When multiple real roots exist, the fugacity is used to determine which root is stable as explained in Section 9.10. However, often we are seeking a value of a state property and we are unable to find a stable root with the target value. This section explains how we handle that situation. We use entropy for the discussion, but calculations with other state properties would be similar.
Fig. 9.11 shows the behavior of the entropy values for ethane at 0.1 MPa as calculated by the Peng-Robinson equation of state using a real gas reference state of T = 298.15K and P = 0.1 MPa. The figure was generated from the spreadsheet Preos.xlsx by adding the formula for entropy departure for the center root and then changing the temperature at a fixed pressure of 0.1 MPa. The corresponding values of S were recorded and plotted.
Figure 9.11. Entropy values for ethane calculated from the Peng-Robinson equation along an isobar at 0.1 MPa. The largest Z root is shown as diamonds, the smallest Z root is shown as triangles, and the center root is shown as open squares. The stable behavior is indicated by the solid line.

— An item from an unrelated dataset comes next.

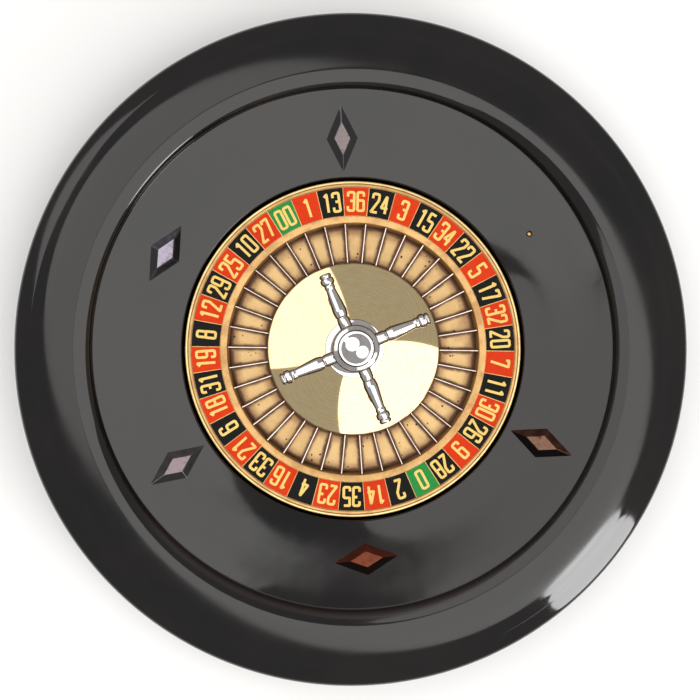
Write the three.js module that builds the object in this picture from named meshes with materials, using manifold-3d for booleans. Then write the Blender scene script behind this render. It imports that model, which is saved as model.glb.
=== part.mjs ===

Suppose a process problem requires a state with S = –18.185 J/mol-K. At 200 K, the largest Z root has this value. The corresponding values of the fugacities from largest to smallest Z are 0.0976 MPa, 0.652 MPa, and 0.206 MPa, indicating that the largest root is most stable, so the largest root will give the remainder of the state variables.
Suppose a process problem requires a state with S = –28.35 J/mol-K. At 150 K, the largest Z root has this value. The corresponding values of the fugacities from largest to smallest Z are 0.0951 MPa, 0.313 MPa, and 0.0099 MPa, indicating that the smallest root is most stable. Even though the largest Z root has the correct value of S, the root is not the most stable root, and must be discarded.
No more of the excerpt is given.